VI. Other Allegations
Indirect Infringement
- The complaint does not plead separate counts for induced or contributory infringement. It alleges that "Defendant and/or other actors under the Defendant's direction or control" perform the infringing steps, which is language consistent with a direct infringement theory (Compl. ¶49). The complaint does not provide sufficient detail for analysis of indirect infringement.
Willful Infringement
- The complaint does not contain an allegation of willful infringement or a prayer for enhanced damages.
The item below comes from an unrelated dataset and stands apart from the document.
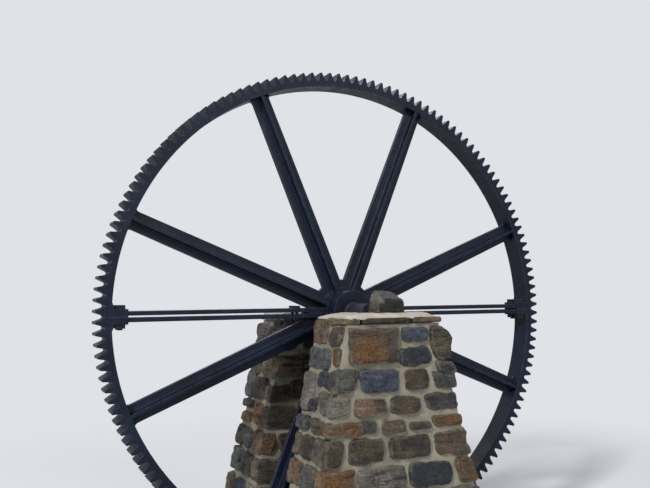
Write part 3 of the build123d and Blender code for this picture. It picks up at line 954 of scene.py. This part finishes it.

VII. Analyst’s Conclusion: Key Questions for the Case
- A core issue will be one of architectural scope: Does the accused website's carousel, which likely operates using modern client-side scripting, embody the specific "composer/performer operating on a host server" architecture claimed in the '629 Patent, an invention conceived to solve problems in a different technological era?
- A key evidentiary question will be one of functional definition: Does the accused system's process of reading a pre-defined list of URLs from its own source code to render the carousel meet the '707 Patent's requirement of "automatically extracting a plurality of hyperlinks from the desired web page," or is there a fundamental mismatch between rendering a component and extracting external content?